◆ Exercise task: Tell how many lines in the data below include the word "bodies". The answer is the number only.

--- START Dataset excerpt ---

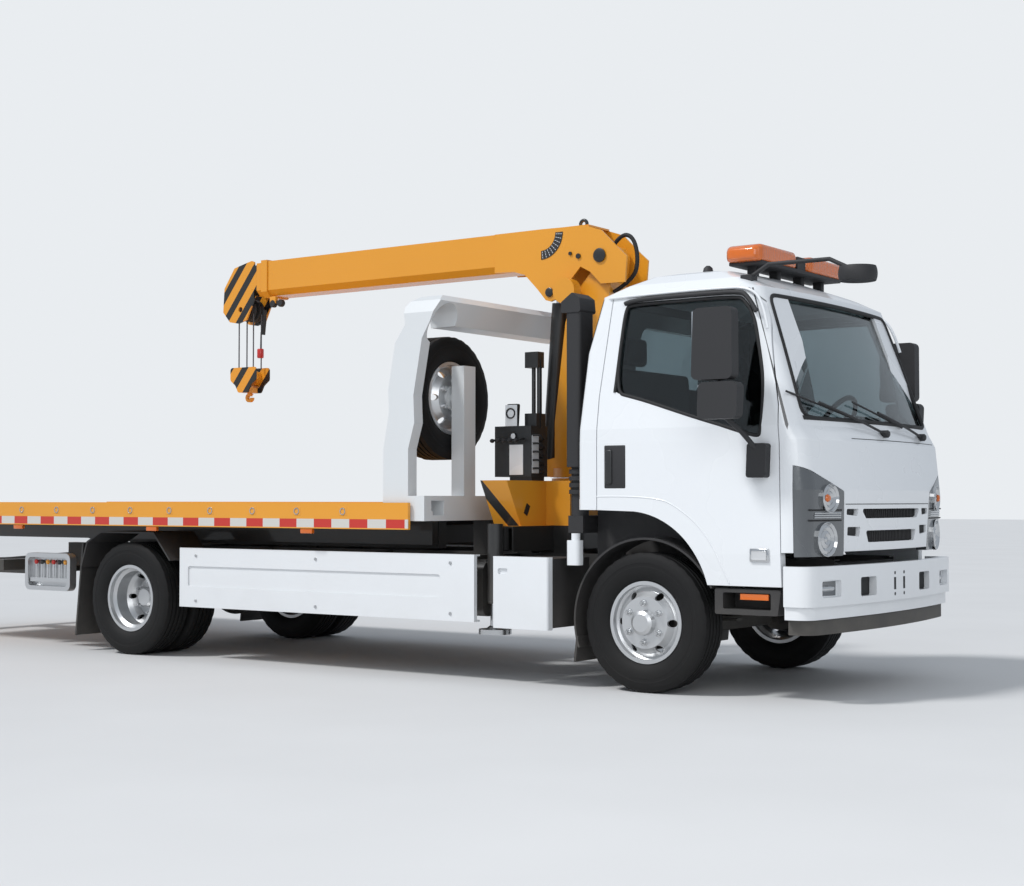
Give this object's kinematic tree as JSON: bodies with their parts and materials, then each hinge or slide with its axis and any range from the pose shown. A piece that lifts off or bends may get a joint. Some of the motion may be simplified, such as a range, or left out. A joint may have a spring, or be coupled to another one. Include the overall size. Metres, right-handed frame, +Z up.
{
  "type": "recovery truck",
  "caption": "White cab-over flatbed recovery truck with a yellow sliding bed, a telescopic crane stowed over it, a white gantry with spare wheel, and a wheel lift at the tail.",
  "frame": {"origin": "On the ground, at the middle of the truck's overall length and width.", "axes": "X forward along the truck, Y to its left, Z up."},
  "size_m": [8.53, 2.6, 2.9299],
  "materials": {
    "white_paint": "gloss",
    "yellow_paint": "gloss",
    "black_paint": "satin",
    "frame_black": "satin",
    "silver_paint": "satin",
    "tyre_rubber": "matte",
    "black_plastic": "matte",
    "amber_lens": "gloss",
    "lamp_lens": "gloss",
    "red_lens": "gloss",
    "tinted_glass": "gloss",
    "trim_fabric": "matte",
    "grey_plastic": "matte",
    "bright_steel": "satin",
    "wire_steel": "satin",
    "cast_metal": "matte"
  },
  "bodies": {
    "chassis": {"chassis_frame": "frame_black", "powertrain": "cast_metal", "front_axle": "frame_black", "rear_axle": "frame_black", "front_bumper": "white_paint", "side_boxes": "white_paint", "fuel_tank": "black_paint", "battery_boxes": "black_plastic", "mudguards": "black_plastic", "lever_station": "black_paint", "tail_lamps": "red_lens", "snorkel": "black_plastic", "gantry": "white_paint", "spare_tyre": "tyre_rubber", "spare_rim": "silver_paint", "crane_base": "yellow_paint", "valve_bank": "black_paint"},
    "cab": {"cab_shell": "white_paint", "cab_glass": "tinted_glass", "front_grille": "black_plastic", "headlamps": "lamp_lens", "seats": "trim_fabric", "dashboard": "grey_plastic", "light_bar": "amber_lens", "front_mirror": "black_plastic"},
    "column": {"crane_column": "yellow_paint"},
    "boom": {"boom_outer": "yellow_paint"},
    "mid_section": {"boom_mid": "yellow_paint"},
    "tip_section": {"boom_tip": "yellow_paint", "head_sheave": "cast_metal"},
    "rope_sling": {"hoist_ropes": "wire_steel"},
    "hook": {"hook_block": "yellow_paint"},
    "lift_cylinder": {"lift_barrel": "black_paint"},
    "lift_piston": {"lift_rod": "bright_steel"},
    "subframe": {"bed_subframe": "frame_black"},
    "bed": {"bed_deck": "yellow_paint"},
    "wheel_lift": {"underlift": "black_paint"},
    "tilt_cylinders": {"tilt_barrels": "black_paint"},
    "tilt_pistons": {"tilt_rods": "bright_steel"},
    "cab_door_right": {"door_right": "white_paint", "door_glass_right": "tinted_glass", "mirror_right": "black_plastic"},
    "steer_knuckle_right": {"knuckle_right": "cast_metal"},
    "front_wheel_right": {"tyre_front_right": "tyre_rubber", "rim_front_right": "silver_paint"},
    "rear_wheels_right": {"tyres_rear_right": "tyre_rubber", "rims_rear_right": "silver_paint"},
    "stabiliser_right": {"outrigger_beam_right": "black_paint"},
    "jack_right": {"outrigger_leg_right": "bright_steel"},
    "cab_door_left": {"door_left": "white_paint", "door_glass_left": "tinted_glass", "mirror_left": "black_plastic"},
    "steer_knuckle_left": {"knuckle_left": "cast_metal"},
    "front_wheel_left": {"tyre_front_left": "tyre_rubber", "rim_front_left": "silver_paint"},
    "rear_wheels_left": {"tyres_rear_left": "tyre_rubber", "rims_rear_left": "silver_paint"},
    "stabiliser_left": {"outrigger_beam_left": "black_paint"},
    "jack_left": {"outrigger_leg_left": "bright_steel"}
  },
  "joints": [
    {"name": "cab_tilt", "type": "hinge", "parent": "chassis", "child": "cab", "pos_m": [3.975, 0, 0.78], "axis": [0, 1, 0], "range_deg": [0, 45]},
    {"name": "door_right_hinge", "type": "hinge", "parent": "cab", "child": "cab_door_right", "pos_m": [3.822, -1.004, 1.2], "axis": [0, 0, 1], "range_deg": [0, 70]},
    {"name": "door_left_hinge", "type": "hinge", "parent": "cab", "child": "cab_door_left", "pos_m": [3.822, 1.004, 1.2], "axis": [0, 0, -1], "range_deg": [0, 70]},
    {"name": "steer_right", "type": "hinge", "parent": "chassis", "child": "steer_knuckle_right", "pos_m": [2.935, -0.72, 0.3985], "axis": [0, 0, 1], "range_deg": [-35, 35]},
    {"name": "steer_left", "type": "hinge", "parent": "chassis", "child": "steer_knuckle_left", "pos_m": [2.935, 0.72, 0.3985], "axis": [0, 0, 1], "range_deg": [-35, 35]},
    {"name": "front_spin_right", "type": "hinge", "parent": "steer_knuckle_right", "child": "front_wheel_right", "pos_m": [2.935, -0.84, 0.3985], "axis": [0, 1, 0], "continuous": true},
    {"name": "front_spin_left", "type": "hinge", "parent": "steer_knuckle_left", "child": "front_wheel_left", "pos_m": [2.935, 0.84, 0.3985], "axis": [0, 1, 0], "continuous": true},
    {"name": "rear_spin_right", "type": "hinge", "parent": "chassis", "child": "rear_wheels_right", "pos_m": [-1.24, -0.825, 0.3985], "axis": [0, 1, 0], "continuous": true},
    {"name": "rear_spin_left", "type": "hinge", "parent": "chassis", "child": "rear_wheels_left", "pos_m": [-1.24, 0.825, 0.3985], "axis": [0, 1, 0], "continuous": true},
    {"name": "crane_slew", "type": "hinge", "parent": "chassis", "child": "column", "pos_m": [1.885, 0, 1.24], "axis": [0, 0, 1], "continuous": true},
    {"name": "boom_luff", "type": "hinge", "parent": "column", "child": "boom", "pos_m": [2.13, 0, 2.66], "axis": [0, 1, 0], "range_deg": [0, 75]},
    {"name": "lift_barrel_swing", "type": "hinge", "parent": "column", "child": "lift_cylinder", "pos_m": [1.65, 0, 1.3], "axis": [0, 1, 0], "range_deg": [0, 1.5]},
    {"name": "lift_rod_stroke", "type": "slide", "parent": "lift_cylinder", "child": "lift_piston", "axis": [0.078, 0, 0.997], "range_m": [0, 0.538]},
    {"name": "boom_slide_first", "type": "slide", "parent": "boom", "child": "mid_section", "axis": [-1, 0, 0], "range_m": [0, 1.9]},
    {"name": "boom_slide_second", "type": "slide", "parent": "mid_section", "child": "tip_section", "axis": [-1, 0, 0], "range_m": [0, 1.9]},
    {"name": "hook_swing", "type": "hinge", "parent": "tip_section", "child": "rope_sling", "pos_m": [-1.105, 0, 2.53], "axis": [0, -1, 0], "range_deg": [-10, 75]},
    {"name": "hook_hoist", "type": "slide", "parent": "rope_sling", "child": "hook", "axis": [0, 0, -1], "range_m": [-0.15, 0.6], "deforming": ["hoist_ropes"]},
    {"name": "stabiliser_right_slide", "type": "slide", "parent": "chassis", "child": "stabiliser_right", "axis": [0, -1, 0], "range_m": [0, 0.55]},
    {"name": "stabiliser_left_slide", "type": "slide", "parent": "chassis", "child": "stabiliser_left", "axis": [0, 1, 0], "range_m": [0, 0.55]},
    {"name": "jack_right_slide", "type": "slide", "parent": "stabiliser_right", "child": "jack_right", "axis": [0, 0, -1], "range_m": [0, 0.26]},
    {"name": "jack_left_slide", "type": "slide", "parent": "stabiliser_left", "child": "jack_left", "axis": [0, 0, -1], "range_m": [0, 0.26]},
    {"name": "bed_tilt", "type": "hinge", "parent": "chassis", "child": "subframe", "pos_m": [-2.315, 0, 0.83], "axis": [0, -1, 0], "range_deg": [0, 10]},
    {"name": "bed_slide", "type": "slide", "parent": "subframe", "child": "bed", "axis": [-1, 0, 0], "range_m": [0, 3]},
    {"name": "tilt_barrel_swing", "type": "hinge", "parent": "chassis", "child": "tilt_cylinders", "pos_m": [-1.365, 0, 0.59], "axis": [0, -1, 0], "range_deg": [0, 17.18]},
    {"name": "tilt_rod_stroke", "type": "slide", "parent": "tilt_cylinders", "child": "tilt_pistons", "axis": [0.9678, 0, 0.2516], "range_m": [0, 0.1038]},
    {"name": "wheel_lift_tilt", "type": "hinge", "parent": "subframe", "child": "wheel_lift", "pos_m": [-2.515, 0, 0.64], "axis": [0, -1, 0], "range_deg": [-14, 0]}
  ],
  "couplings": [
    {"joint": "steer_left", "follows": "steer_right", "ratio": 1},
    {"joint": "lift_barrel_swing", "follows": "boom_luff", "ratio": 0.020062},
    {"joint": "lift_rod_stroke", "follows": "boom_luff", "m_per_rad": 0.41104},
    {"joint": "boom_slide_second", "follows": "boom_slide_first", "ratio": 1},
    {"joint": "tilt_barrel_swing", "follows": "bed_tilt", "ratio": 1.7175},
    {"joint": "tilt_rod_stroke", "follows": "bed_tilt", "m_per_rad": 0.59473}
  ]
}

--- END Dataset excerpt ---

◆ Complete output: 2